In March 1910, Desmet for the first time leased a film program from the Westdeutsche Film-Börse in Krefeld, Germany. He then showed these films in his cinemas in Amsterdam and Rotterdam. In October, he began to purchase film programs like these, which he would screen in his own cinemas, but would also lease out to others. He soon built up a regular clientele of cinemas that he provided with new film programs every week.

He bought between 2.5 and three thousand meters of film every week (equivalent to 2 to 2.5 hours of film). He continued to do this even after switching from the Film-Börse to its competitor, the Deutsche Film-Gesellschaft in Cologne. Both markets were focused on resale: the so-called ‘Zweitverwertungsmarkt’.

These programs very much catered to Desmet’s customers, which were mostly new cinemas with little experience in programming films.

Monopoly films

Desmet changed his strategy starting in 1912, and began to focus on purchasing individual films. Desmet was hereby following the international developments, particularly in Germany, which is where he initially bought his films. The emergence of the full-length feature film and the introduction of the monopoly system that came with it were the next major changes in how the films were screened.

In the monopoly system, it was not only the films that were sold, but also their screening rights. This made the screening of these films much more exclusive. The films were no longer acquired via intermediary brokers, but instead were purchased directly from the producers or official representatives.
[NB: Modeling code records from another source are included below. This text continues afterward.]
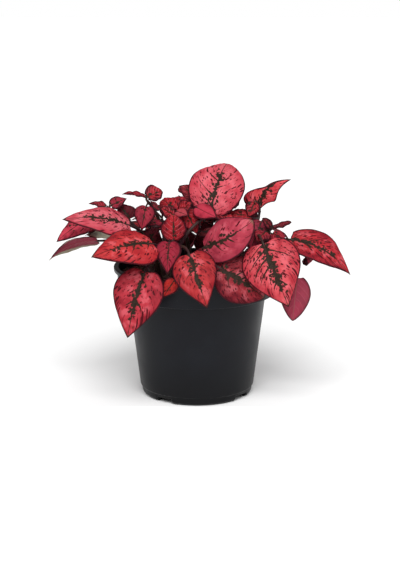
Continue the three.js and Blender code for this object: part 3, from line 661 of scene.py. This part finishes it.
def leaf_markings():
    """The pattern of a leaf, from where a point lies on the blade. Lengths are in millimetres here."""
    group, g, given, out = new_group("leaf markings", ["Place", "Veins", "Marks", "Kind"],
                                     ["Blotch", "Rib", "Freckle", "Vein", "Margin", "Mottle"])
    along, across, half = g.split(given["Place"])
    phase, s, share = g.split(given["Veins"])
    rib, freckles, _net = g.split(given["Marks"])
    seed, spacing, _pale = g.split(given["Kind"])
    side = g.math("SIGN", across)
    spot = g.join(along, across, seed)
    wobbled = g.split(g.warp(spot, 0.9, 1.3))
    away = g.math("ABSOLUTE", across)
    ragged_away = g.math("ABSOLUTE", wobbled[1])
    mottle = g.noise(spot, 0.16, 2.0)

    # Side veins: a thin line at the middle of each whole step of the phase, off_vein millimetres away.
    wavering = g.add(phase, g.times(g.math("SUBTRACT", g.noise(spot, 0.5, 2.0), 0.5), 0.22))
    off_vein = g.times(g.math("ABSOLUTE", g.math("SUBTRACT", g.math("FRACT", wavering), 0.5)), spacing)
    line = g.band(off_vein, 0.1, 0.42, 1.0, 0.0)
    vein = g.times(g.times(line, g.band(away, 0.2, 1.0)), g.band(share, 0.6, 0.95, 1.0, 0.15))
    g.put(vein, out["Vein"])

    # The blotch on the midrib: knots of ragged width, with jagged arms along some of the side veins.
    knots = g.noise(g.join(g.times(along, 0.24), g.times(side, 5.0), seed), 1.0, 3.0, 0.6)
    reach = g.times(g.band(s, 0.0, 0.06, 0.6, 1.0), g.band(s, 0.5, 0.78, 1.0, 0.1))
    width = g.times(g.times(rib, reach), g.band(knots, 0.4, 0.64, 0.55, 2.4))
    knot = g.band(g.math("SUBTRACT", width, ragged_away), -0.2, 0.2)
    distance, chance, _size = g.cells(g.warp(spot, 0.7, 3.0), 0.42)
    near_rib = g.times(g.times(rib, reach), g.band(away, 0.4, 6.5, 0.8, 0.0))
    keep = g.band(g.math("SUBTRACT", near_rib, chance), 0.0, 0.05)
    knot = g.math("MAXIMUM", knot, g.times(g.band(g.math("SUBTRACT", 0.5, distance), -0.05, 0.05), keep))
    luck = g.chance(g.join(g.math("FLOOR", wavering), side, g.math("FLOOR", seed)))
    arm_share = g.band(luck, 0.15, 0.9, 0.0, 0.62)
    fading = g.band(s, 0.5, 0.8, 1.0, 0.1)
    arm_length = g.times(g.times(half, arm_share), g.times(rib, fading))
    left_of_arm = g.math("SUBTRACT", arm_length, ragged_away)
    to_arm_end = g.math("DIVIDE", left_of_arm, g.add(arm_length, 0.1), clamp=True)
    arm_width = g.times(to_arm_end, g.add(0.45, g.times(knots, 1.1)))
    arm = g.band(g.math("SUBTRACT", arm_width, off_vein), -0.05, 0.15)
    g.put(g.math("MAXIMUM", knot, g.times(arm, g.band(to_arm_end, 0.0, 0.15))), out["Blotch"])
    g.put(g.times(g.band(away, 0.14, 0.42, 1.0, 0.0), g.band(s, 0.0, 0.98, 1.0, 0.7)), out["Rib"])

    # Freckles: ragged blots of two sizes, which follow the side veins, and dashes on the veins themselves.
    stretched = g.join(g.times(phase, spacing), g.times(away, 0.9), g.add(seed, g.times(side, 9.0)))
    ragged = g.warp(stretched, 0.8, 2.0)
    spread = g.times(freckles, g.band(share, 0.05, 0.4, 0.45, 1.0))
    blot = leaf_spots(g, ragged, g.times(spread, 0.8), scale=0.42, smallest=0.2, edge=(-0.06, 0.04))
    speck = leaf_spots(g, ragged, g.times(spread, 0.4), scale=0.8, smallest=0.24, edge=(-0.08, 0.06))
    broken = g.band(g.add(g.noise(ragged, 0.4, 2.0), g.times(spread, 0.08)), 0.66, 0.72)
    dash = g.times(g.times(g.band(off_vein, 0.3, 0.6, 1.0, 0.0), broken), g.band(spread, 0.0, 0.3))
    freckle = g.math("MAXIMUM", g.math("MAXIMUM", blot, speck), dash)
    g.put(g.times(freckle, g.band(away, 0.3, 1.0)), out["Freckle"])

    # The margin: a thin dark line round the blade.
    to_edge = g.math("SUBTRACT", half, away)
    g.put(g.band(to_edge, 0.55, 1.25, 1.0, 0.0), out["Margin"])
    g.put(mottle, out["Mottle"])
    return group


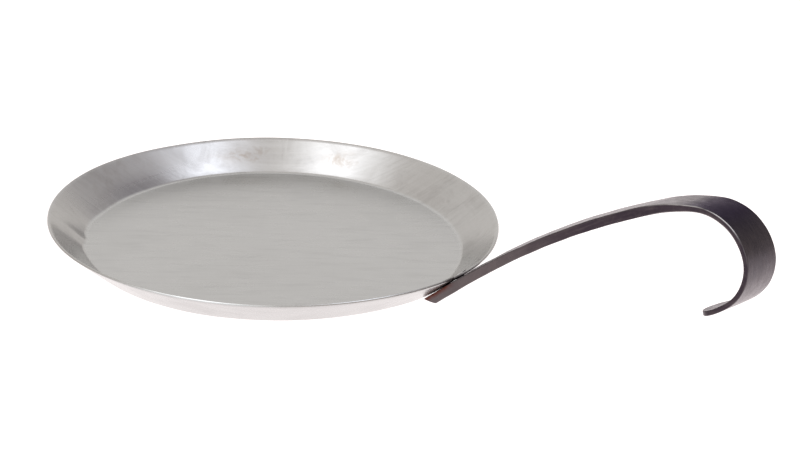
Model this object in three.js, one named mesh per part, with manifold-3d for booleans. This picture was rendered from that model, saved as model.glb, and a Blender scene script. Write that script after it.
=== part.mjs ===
// Shallow steel pan with a forged, hooked strap handle.
//
// Four separate pieces: the raised sheet-steel dish, the flat-bar handle and the two rivets that
// hold one to the other.  Nothing on the pan moves.
// Millimetres, +Z up.  The origin is the centre of the underside of the base; the handle leaves
// the dish along +X and the pan stands on z = 0.
import * as THREE from 'three';
import { mergeVertices } from 'three/addons/utils/BufferGeometryUtils.js';
import Module from 'manifold-3d';

const wasm = await Module();
wasm.setup();

// ---- driving dimensions -------------------------------------------------------------------
const RIM_RADIUS = 150; // outermost edge of the dish
const SHEET = 1.6; // thickness of the dish's steel sheet
const FLOOR_RADIUS = 125.9; // inside, where the flat floor meets the sloping wall
const WALL_SLOPE = radians(41); // wall above the horizontal
const BEND_RADIUS = 5; // inside radius of the crease between floor and wall
const BULGE = 3.5; // the dish is drawn out this much towards the handle
const BULGE_START = 90; // the flat floor keeps its round shape inside this radius
const BULGE_POWER = 12; // how narrow the drawn-out stretch is

const BAR_WIDTH = 33.8; // handle strap, forged from flat bar
const BAR_THICKNESS = 5.9; // from the dish to the top of the rise
const HOOK_THICKNESS = 3; // where it has been drawn down for the hook
const TAPER_START = 166; // lengths along the strap between which it thins
const TAPER_END = 230;
const TIP_LENGTH = 11; // the strap's end is rounded over this length
const STAND_OFF = 0.5; // between the dish's outside and the strap's middle
const TAIL_CLEARANCE = 0.3; // the strap's tail is cut level, just clear of the table

// Side view of the strap's upper face: each step is a length and the turn made over it (degrees,
// minus is clockwise seen from -Y).  Straight on the wall, a long rise, the arch, then the hook.
const STRAP_PATH = [
  [26.9, 0],
  [145.1, -14.6],
  [37.2, -19.3],
  [41.5, -67.2],
  [35.2, -74.6],
  [23, -27.3],
];

// The forged strap is not quite true: beyond the rim it swings sideways and leans a little.
const SET_START = 145.5;
const SET_END = 297.5;
const SET_HEIGHT = 13.6;
const SWING = radians(-5.5);
const LEAN = radians(-6.2);

const RIVET_SPREAD = 8; // each rivet's distance from the strap's middle
const RIVET_UP = 16; // up the wall from the crease
const SHANK_RADIUS = 3;
const HEAD_RADIUS = 5.5;
const HEAD_HEIGHT = 1.2;
const SINK_RADIUS = 4.6; // the far end is hammered flush into a countersink under the strap
const SINK_DEPTH = 1.7;
const CROWN = 0.15; // the little that the hammered end stands proud
const SETTLE = 0.2; // the wall curves away from the flat strap this much at a rivet
const GAP = 0.3; // clearance between touching pieces

// ---- small helpers ------------------------------------------------------------------------
function radians(degrees) {
  return (degrees * Math.PI) / 180;
}

function clamp01(t) {
  return Math.min(1, Math.max(0, t));
}

function smoothstep(t) {
  const k = clamp01(t);
  return k * k * (3 - 2 * k);
}

function toSolid(geometry) {
  const bare = new THREE.BufferGeometry();
  bare.setAttribute('position', geometry.getAttribute('position').clone());
  if (geometry.index) {
    bare.setIndex(geometry.index.clone());
  }
  const joined = mergeVertices(bare, 1e-4);
  const mesh = new wasm.Mesh({
    numProp: 3,
    vertProperties: new Float32Array(joined.getAttribute('position').array),
    triVerts: new Uint32Array(joined.index.array),
  });
  return new wasm.Manifold(mesh);
}

function fromSolid(solid) {
  const mesh = solid.getMesh();
  const geometry = new THREE.BufferGeometry();
  geometry.setAttribute('position', new THREE.BufferAttribute(new Float32Array(mesh.vertProperties), 3));
  geometry.setIndex(new THREE.BufferAttribute(new Uint32Array(mesh.triVerts), 1));
  geometry.computeVertexNormals();
  return geometry;
}

function moveVertices(geometry, move) {
  const position = geometry.getAttribute('position');
  const point = new THREE.Vector3();
  for (let i = 0; i < position.count; i += 1) {
    point.fromBufferAttribute(position, i);
    move(point);
    position.setXYZ(i, point.x, point.y, point.z);
  }
  geometry.computeVertexNormals();
  return geometry;
}

// A lathe is made about its own Y axis; this stands it up along +Z.
function latheAlongZ(profile, segments) {
  const geometry = new THREE.LatheGeometry(profile, segments);
  geometry.rotateX(Math.PI / 2);
  return geometry;
}

// ---- dish ---------------------------------------------------------------------------------
// Point of the wall's middle cross-section: `up` along the wall from the crease, `out` from the
// inner face through the sheet (and beyond it for the strap outside).
function wallPoint(up, out) {
  const x = FLOOR_RADIUS + up * Math.cos(WALL_SLOPE) + out * Math.sin(WALL_SLOPE);
  const z = SHEET + up * Math.sin(WALL_SLOPE) - out * Math.cos(WALL_SLOPE);
  return new THREE.Vector2(x, z);
}

function wallLength() {
  return (RIM_RADIUS - SHEET * Math.sin(WALL_SLOPE) - FLOOR_RADIUS) / Math.cos(WALL_SLOPE);
}

// The crease: an arc tangent to the floor and the wall, for the inner or the outer face.
function creaseArc(radius) {
  const steps = 4;
  const tangent = BEND_RADIUS * Math.tan(WALL_SLOPE / 2);
  const centre = new THREE.Vector2(FLOOR_RADIUS - tangent, SHEET + BEND_RADIUS);
  const points = [];
  for (let i = 0; i <= steps; i += 1) {
    const a = (WALL_SLOPE * i) / steps;
    points.push(new THREE.Vector2(centre.x + radius * Math.sin(a), centre.y - radius * Math.cos(a)));
  }
  return points;
}

function bulgeAt(x, y) {
  const r = Math.hypot(x, y);
  if (x <= 0 || r <= BULGE_START) {
    return 0;
  }
  const grow = smoothstep((r - BULGE_START) / (FLOOR_RADIUS - BULGE_START));
  return BULGE * (x / r) ** BULGE_POWER * grow;
}

function drawOut(point) {
  const r = Math.hypot(point.x, point.y);
  const scale = r > 0 ? (r + bulgeAt(point.x, point.y)) / r : 1;
  point.x *= scale;
  point.y *= scale;
}

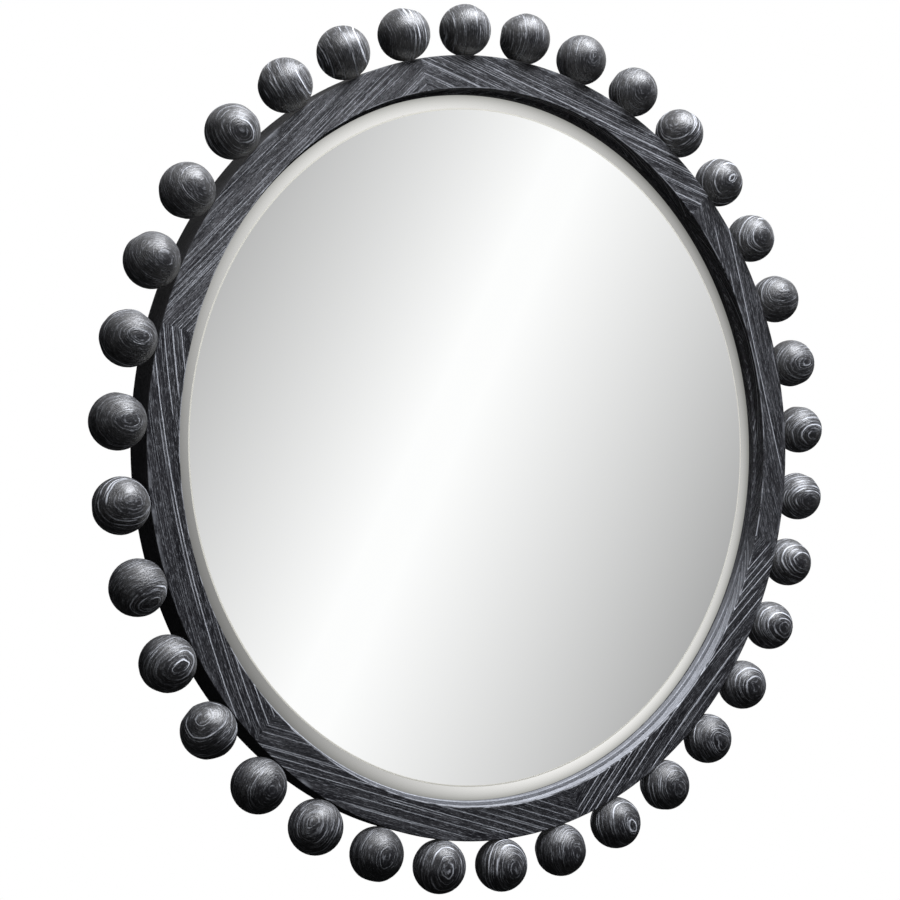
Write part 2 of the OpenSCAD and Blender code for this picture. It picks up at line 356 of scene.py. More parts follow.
# spacing, width, share: how far apart the bold lines are, how wide, and how many of them took wax
# run, drift, waver, reach, rough: how long a line runs, and how far and how soon it strays
# thin, streaks, stroke, solid: the fine lines, the strokes between them, and how unbroken all are
# wax, worn, wall_wax_and_light, relief, gloss, satin: how white and worn, wall wax and painted light,
# how deep and shiny
# lean, tilt, bow: how the growth lies in the board; bore, wall: where its wall in the opening is
PLANK_LOOK = dict(
    spacing=8.0, width=1.0, share=0.4, run=90.0, drift=2.0, waver=0.8, reach=11.0, rough=0.35,
    thin=0.3, thin_spacing=2.6, thin_width=0.6, streaks=0.38, stroke=10.0, solid=0.58, wax=0.84,
    worn=0.5, wall_wax_and_light=1.3, relief=0.0007, gloss=0.26, satin=0.40, lean=57.0, tilt=0.0, bow=0.0,
    bore=435.5, wall=(-44.6, -33.4))


def wax_and_painted_light_on_walls(finish, along, depth, radius, height, wall, look, seed):
    """Wax on the opening's walls, with painted light from above and from the mirror on the lower
    ones.
    """
    # The painted light is twice as strong at the ledge's radius.
    corner = 1.0 - finish.ease(finish.math("ABSOLUTE", radius - LEDGE_R), 0.3, 0.8) * 0.5
    start, end = look["wall"]
    begun = finish.ease(depth, start - 0.5, start + 0.4)
    inside = begun * (1.0 - finish.ease(depth, end - 0.5, end + 0.4))
    # Painted light: full on the lowest walls, which face up to the lamps, and gone towards the
    # middle.
    lit_from_above = 1.0 - finish.ease(height, *WALLS_LIT_FROM_ABOVE)
    place = (along, radius, depth)
    strokes = finish.ease(marks(finish, place, BRUSH_STROKE, 4.0, seed), 0.34, 0.66) * 0.5 + 0.5
    specks = finish.ease(marks(finish, place, SPECK, 3.0, seed), 0.34, 0.6) * 0.4 + 0.6
    return wall * inside * corner * lit_from_above * (strokes * specks) * look["wall_wax_and_light"]


def walls_and_edges(finish, along, depth, inward, seed):
    """The outer wall took no wax. The eased edges of the front took too much, in patches."""
    radius = finish.math("SQRT", along * along + inward * inward)
    shown = 1.0 - finish.ease(radius, RIM_R - 1.0, RIM_R - 0.2) * 0.9
    front = finish.ease(depth * -1.0, FRONT_H - 1.4, FRONT_H - 0.6)
    patch = finish.noise(finish.vector(along / 26, inward / 26, seed), 1.0, 4.0)
    inner_edge = 1.0 - finish.ease(finish.math("ABSOLUTE", radius - OPENING_R - 0.6), 0.3, 1.1)
    outer_edge = finish.ease(radius, RIM_R - 7.0, RIM_R - 1.5) * shown
    worn_line = inner_edge * finish.ease(patch, 0.42, 0.58) * 0.40
    smear = outer_edge * finish.ease(patch, 0.50, 0.75) * 0.30
    return shown, finish.math("MAXIMUM", worn_line, smear) * front, radius


def plank_wood(name, middle_turn, look, seed):
    """The finish of a plank whose middle lies at that turn, in degrees from +X towards +Z."""
    finish = new_finish(name)
    spot = finish.node("ShaderNodeTexCoord").outputs["Object"]
    turned = finish.node("ShaderNodeMapping", {}, {
        "Vector": spot, "Rotation": (0.0, math.radians(middle_turn + 90.0), 0.0),
        "Scale": (1000.0, 1000.0, 1000.0)})
    along, depth, inward = finish.split(turned.outputs[0])
    growth = (depth + FRONT_H) * math.tan(math.radians(look["lean"])) - inward
    growth = growth - along * look["tilt"] + along * along * look["bow"]
    shown, smeared_wax_and_light, radius = walls_and_edges(finish, along, depth, inward, seed)
    height = finish.split(spot)[2] * 1000.0
    wall = 1.0 - finish.ease(radius, look["bore"] + 0.1, look["bore"] + 0.5)
    # Wax and painted light on the walls of the opening
    wall_wax_and_light = wax_and_painted_light_on_walls(finish, along, depth, radius, height, wall, look, seed)
    smeared_wax_and_light = finish.math("MAXIMUM", smeared_wax_and_light, wall_wax_and_light)
    return waxed_wood(finish, along, growth, depth, look, seed, shown, smeared_wax_and_light, dull=wall)


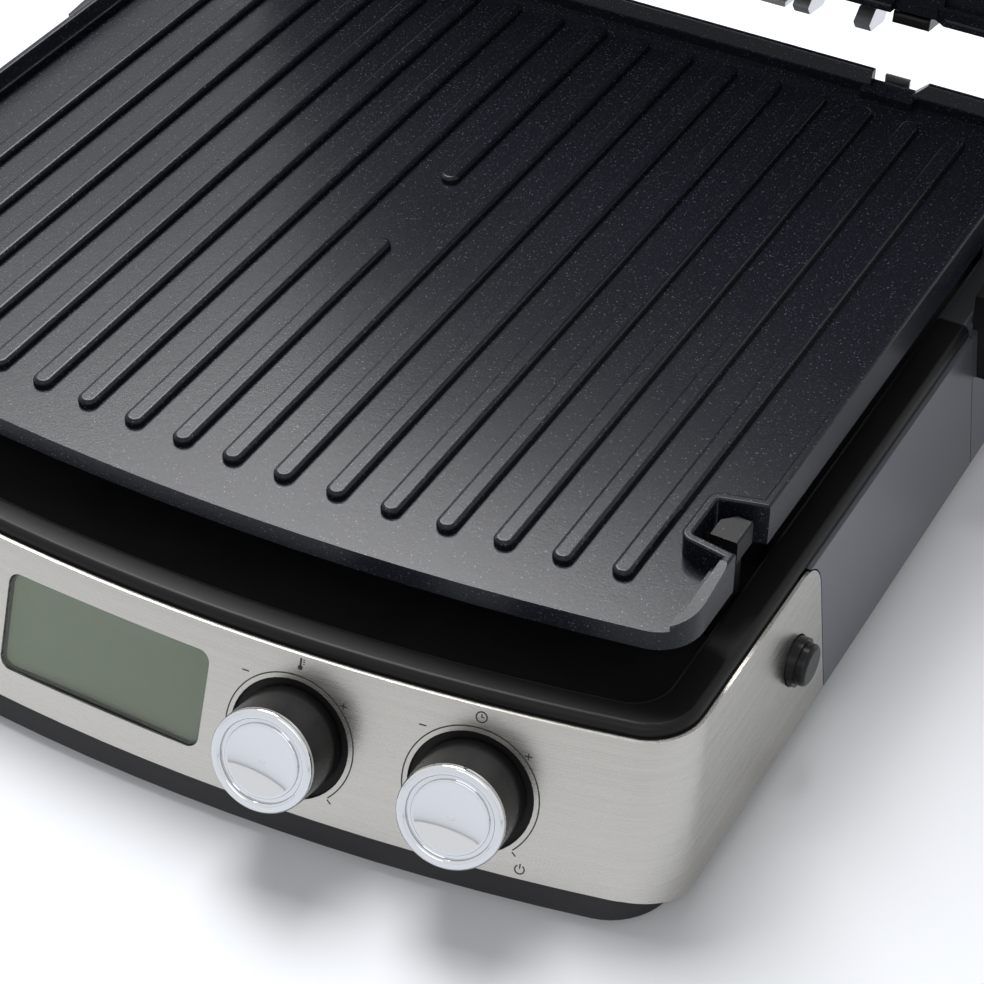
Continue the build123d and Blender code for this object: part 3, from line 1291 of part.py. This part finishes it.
def main():
    os.makedirs("parts", exist_ok=True)
    save("bottom_tray", bottom_tray())
    save("rubber_feet", rubber_feet())
    save("base_screws", base_screws())
    save("base_tub", base_tub())
    save("upper_bezel", upper_bezel())
    save("front_band", front_band())
    save_pair("side_panel", right_panel())
    save("rear_cover", rear_cover())
    save_pair("hinge_bracket", right_hinge_bracket())
    save("display_lens", display_lens())
    save("display_module", display_module())
    save("control_board", control_board())
    for name, x in zip(("temp", "time"), KNOB_X):
        save(f"{name}_encoder", encoder(x))
        save(f"{name}_knob", knob(x))
        save(f"{name}_knob_cap", knob_cap(x))
        save(f"{name}_knob_shaft", knob_shaft(x))
    save("power_board", power_board())
    save("power_relay", on_board(RELAY_SIZE, RELAY_AT))
    save("power_transformer", on_board(TRANSFORMER_SIZE, TRANSFORMER_AT))
    save("grease_tray", grease_tray())
    save("plate_tabs", plate_tabs())
    face_x = side_x(BUTTON_Z)
    save_pair("release_button", release_button(face_x, BUTTON_PROUD, BUTTON_Z))
    save_pair("plate_latch", latch(BUTTON_Z, 1))
    save("latch_springs", both_sides(latch_spring(BUTTON_Z)))
    plate, pan, element = grill_plate(), reflector_pan(), heating_element()
    save("lower_grill_plate", facing_up(plate))
    save("lower_reflector_pan", facing_up(pan))
    save("lower_heating_element", facing_up(element))
    save("lower_element_terminals", facing_up(element_terminals()))
    save("lower_thermostat", facing_up(thermostat()))
    save_pair("lid_arm", opened(right_arm()))
    save("hinge_pins", opened(hinge_pins()))
    save("handle_bar", opened(handle_bar()))
    save("handle_collars", opened(handle_collars()))
    save("handle_screws", opened(handle_screws()))
    save("lid_bezel", opened(lid_bezel()))
    save("lid_shell", opened(lid_shell()))
    save("lid_screws", opened(lid_screws()))
    save("lid_float_pins", opened(float_pins()))
    save("lid_rear_bracket", opened(lid_rear_bracket()))
    save("lid_tongues", opened(lid_tongues()))
    save("lid_hooks", opened(lid_hooks()))
    save_pair("lid_button", opened(release_button(LID_HALF_W, LID_BUTTON_PROUD, LID_BUTTON_Z)))
    save_pair("lid_latch", opened(latch(LID_BUTTON_Z, -1)))
    save("lid_latch_springs", opened(both_sides(latch_spring(LID_BUTTON_Z))))
    save("upper_grill_plate", opened(facing_down(plate)))
    save("upper_reflector_pan", opened(facing_down(pan)))
    save("upper_heating_element", opened(facing_down(element)))
    save("upper_element_terminals", opened(facing_down(element_terminals())))
    save("upper_thermostat", opened(facing_down(thermostat())))


if __name__ == "__main__":
    main()
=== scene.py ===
# %% [markdown]
# # An open contact grill
# This lesson dresses a finished CAD model of a kitchen grill. The CAD parts arrive as a fixed frame:
# they stay where they are, and every step here adds a finish, a printed mark, a light or the camera.

import json
import math

import bpy
from mathutils import Matrix, Vector


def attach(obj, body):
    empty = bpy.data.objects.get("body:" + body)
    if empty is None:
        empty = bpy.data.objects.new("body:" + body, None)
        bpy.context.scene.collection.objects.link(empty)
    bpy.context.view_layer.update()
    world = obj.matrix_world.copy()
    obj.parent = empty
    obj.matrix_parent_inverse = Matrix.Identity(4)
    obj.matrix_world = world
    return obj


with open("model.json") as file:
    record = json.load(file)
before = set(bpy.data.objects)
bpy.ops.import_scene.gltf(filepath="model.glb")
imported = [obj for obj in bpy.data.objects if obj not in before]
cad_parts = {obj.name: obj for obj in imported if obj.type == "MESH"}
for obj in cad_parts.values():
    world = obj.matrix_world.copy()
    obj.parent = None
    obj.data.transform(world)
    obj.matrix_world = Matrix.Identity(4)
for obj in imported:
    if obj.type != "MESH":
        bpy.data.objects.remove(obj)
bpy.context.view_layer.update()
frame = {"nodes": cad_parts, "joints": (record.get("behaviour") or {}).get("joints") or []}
nodes = frame["nodes"]
MM = 0.001

# %% [markdown]
# Every finish is a small network of shader nodes. Writing it as sums and products keeps it readable,
# so one class wraps a socket and turns the usual signs into Math nodes.


# %% A socket with arithmetic
class Wire:
    def __init__(self, paint, socket):
        self.paint, self.socket = paint, socket

    def maths(self, operation, a, b=0.0, clamp=False):
        settings = {"operation": operation, "use_clamp": clamp}
        return self.paint.add("ShaderNodeMath", settings, {0: a, 1: b})

    def __add__(self, other):
        return self.maths("ADD", self, other)

    def __sub__(self, other):
        return self.maths("SUBTRACT", self, other)

    def __rsub__(self, other):
        return self.maths("SUBTRACT", other, self)

    def __mul__(self, other):
        return self.maths("MULTIPLY", self, other)

    def __truediv__(self, other):
        return self.maths("DIVIDE", self, other)

    def __pow__(self, other):
        return self.maths("POWER", self, other)

    __radd__ = __add__
    __rmul__ = __mul__

    def most(self, other):
        return self.maths("MAXIMUM", self, other)

    def least(self, other):
        return self.maths("MINIMUM", self, other)

    def size(self):
        return self.maths("ABSOLUTE", self)

    def ramp(self, low, high):
        """0 up to low, 1 from high, and straight between them."""
        return self.maths("MULTIPLY", self - low, 1.0 / (high - low), clamp=True)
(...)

The prices of such films were high – in some cases more than ten thousand guilders for the sale and screening rights in the Netherlands – but the income from the box office was also correspondingly high.

The rise of the Elite Cinema

In the wake of this development, there was also a new kind of cinema: the so-called 'Elite Cinema’: luxurious, and often with its own orchestras for musical accompaniment, and with exclusive programming. One of the first elite cinemas was the Amsterdam Union Theater, where the films featuring the Danish actress Asta Nielsen were first shown.

With the Cinema Palace in Amsterdam and the Cinema Royal in Rotterdam, Desmet added two more luxury cinemas to his empire.

We can see these changes reflected in Desmet’s purchasing policy. Beginning in 1912, the focus shifted to the purchase of individual films, and Desmet no longer bought his films at the film fairs in western Germany, but instead from producers or agents in Brussels and Berlin.

Most of the films were still short comedies and melodramas, but much like his colleagues, Desmet also bought and leased long monopoly films such as Le rançon du bonheur (De Prijs van het Geluk) by the French company Gaumont, and Richard Wagner by Germany’s Messter.

Competition

Times soon changed. The first generation of distributors, whose chief proponents were Desmet, Gildemeijer, Nöggerath, and Pathé, faced new competitors and new strategies. A practice from the United States became increasingly popular, whereby distributors, in exchange for exclusive screening rights, were compelled to purchase certain films and to give up some of the profits. This style of working left no more room for the independent distributors, who got their films from multiple vendors. Newcomers like the wealthy Barnstijn and Tuschinski were willing to take much bigger financial risks, and they developed new and aggressive publicity campaigns.

Plus, the First World War had led to a major shakeup in the existing film-distribution infrastructure, where films had traditionally been sold via intermediary brokers. This was the reason given to explain why the first generation of distributors had to make way for their successors. Desmet withdrew from the film industry almost entirely. He quit the film trade, sold almost all of his cinemas, and went into the real estate business. Amsterdam’s Cinema Parisien was the only cinema that he still owned when he died.


Epilogue

The interior of Amsterdam’s Cinema Parisien, dating from 1924, was reinstalled in the former Filmmuseum in the Vondelpark Pavilion, after the original Parisien had been dismantled in 1987. In the new Eye film museum on the Amsterdam IJ, the smallest cinema has been designed based on motifs from the Parisien. And the original interior has been rebuilt into one of the cinemas in the Amsterdam cinema complex De Hallen, which opened in the fall of 2014.